▶ [STATED TASK]: Pull out from the material below all lines with "which".

══════════

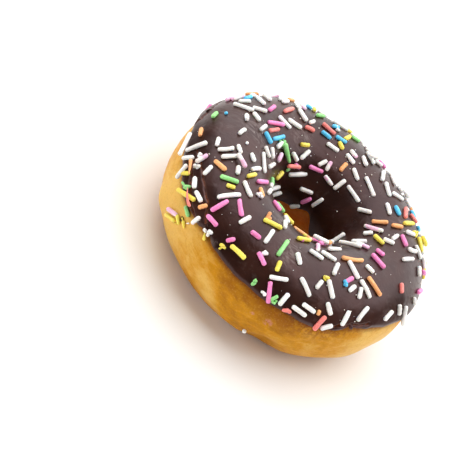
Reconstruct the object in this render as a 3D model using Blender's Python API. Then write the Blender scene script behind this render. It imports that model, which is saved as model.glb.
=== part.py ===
"""Ring doughnut with chocolate icing and rod sprinkles, in metres with +Z up.

Two solids: the fried dough ring, and the icing that lies on it with its sprinkles fused on.
The origin is on the table under the middle of the hole. A point of the ring is given by its turn,
the angle round the ring from +X, and its lift, the angle round the section: 0 on the outer side,
a quarter turn on top and a half turn at the hole.
"""

import math
import random

import bmesh
import bpy
from mathutils import Matrix, Vector

# Dough
OUTER_DIAMETER = 0.0850
HOLE_DIAMETER = 0.0248
WIDEST_HEIGHT = 0.0158
DOUGH_HEIGHT = 0.0317
BASE_DEPTH = 0.0166  # depth of the lower half's curve below the widest height, cut off flat by the table

# Waves round the ring, each with its count, its size and the turn of its first crest in degrees
RING_WAVES = ((1, 0.0005, 170), (2, 0.0005, 150), (3, 0.0003, 20), (5, 0.00015, 70))
WIDTH_WAVES = ((2, 0.0004, -60), (3, 0.0003, 100), (7, 0.0001, 10))
HEIGHT_WAVES = ((1, 0.0003, 60), (2, 0.0004, 10), (5, 0.0002, 35))

# Icing
ICING_THICKNESS = 0.0013
CONTACT_GAP = 0.0003
OUTER_EDGE_LIFT = 23.5  # degrees
INNER_EDGE_LIFT = 197.0
OUTER_EDGE_WAVES = ((1, 1.2, -27), (2, 1.5, -47), (3, 2.5, -30), (5, 2.0, -23), (9, 1.2, 5), (14, 0.6, 11))
INNER_EDGE_WAVES = ((1, 3.7, -80), (2, 6.3, 26), (3, 4.3, 35), (5, 3.6, -18), (7, 2.7, 4))

# Sprinkles
SPRINKLE_RADIUS = 0.00069
SPRINKLE_LENGTHS = (0.0026, 0.0082, 0.0040)  # shortest, longest and most common
SPRINKLE_COUNT = 232
SPRINKLE_SINK = 0.42  # share of the radius below the icing's surface
SPRINKLE_SEED = 28
SPRINKLE_EDGE_MARGIN = 5.0  # degrees of lift kept free along both edges of the icing
STACKED_SHARE = 0.05  # share of the sprinkles that lie across another one
STACKED_RISE = 1.5  # in radii, how much higher those lie
STACKED_REACH = 1.6  # in radii, how near their centre line comes to the one below
FREE_DISTANCE = 2.15  # in radii, the least distance between the centre lines of the others
ROD_SHOULDER = 0.35  # in radii, how far a sprinkle's full width runs past its straight part

# Drifts and thin patches of sprinkles: turn, lift, half width in degrees, and what it adds to the scatter
DRIFTS = (
    (-142, 58, 16, 1.2),
    (-118, 60, 14, 0.6),
    (-165, 100, 20, 0.9),
    (-75, 128, 22, 1.2),
    (150, 75, 25, 1.2),
    (95, 85, 30, 1.0),
    (135, 130, 18, 1.0),
    (20, 75, 30, 0.5),
    (-95, 60, 18, -0.4),
    (-172, 55, 18, -0.4),
    (-20, 50, 15, -0.3),
    (-56, 32, 10, 2.6),
    (-142, 30, 11, 2.4),
    (-12, 32, 10, 1.1),
    (88, 62, 11, 1.4),
    (26, 45, 12, 0.9),
    (46, 56, 10, 0.8),
    (156, 48, 10, 0.9),
    (-42, 68, 10, 0.9),
    (-23, 91, 8, 0.9),
    (116, 61, 13, -1.1),
    (120, 108, 16, -0.6),
    (55, 152, 24, -0.5),
    (76, 119, 12, 0.9),
    (138, 138, 14, 0.8),
    (-168, 74, 13, -1.2),
    (168, 33, 14, -1.0),
    (-7, 74, 18, -0.8),
    (-82, 102, 11, -1.0),
    (-30, 111, 14, -0.8),
    (-172, 136, 12, -0.7),
    (56, 101, 14, -0.6),
)
SCATTER_BASE = 0.6
SCATTER_FULL = 2.2  # what the base and the drifts come to where the sprinkles lie thickest
SCATTER_LEAST = 0.02
STEEPEST_SLOPE = 0.12  # upward part of the surface's direction below which as many still stick
SLOPE_FADE = 0.7

# Faces
RING_STEPS = 64
DOUGH_SECTION_STEPS = 20
ICING_TOP_STEPS = 14
ICING_UNDER_STEPS = 8
ROD_SIDES = 5

RING_RADIUS = (OUTER_DIAMETER + HOLE_DIAMETER) / 4
HALF_WIDTH = (OUTER_DIAMETER - HOLE_DIAMETER) / 4
TOP_RISE = DOUGH_HEIGHT - WIDEST_HEIGHT


def waves(turn, terms):
    """Sum of the waves at a turn."""
    return sum(size * math.cos(count * (turn - math.radians(crest))) for count, size, crest in terms)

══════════

▶ [ANSWER TO THE PROBLEM]:
Reconstruct the object in this render as a 3D model using Blender's Python API. Then write the Blender scene script behind this render. It imports that model, which is saved as model.glb.
STEEPEST_SLOPE = 0.12  # upward part of the surface's direction below which as many still stick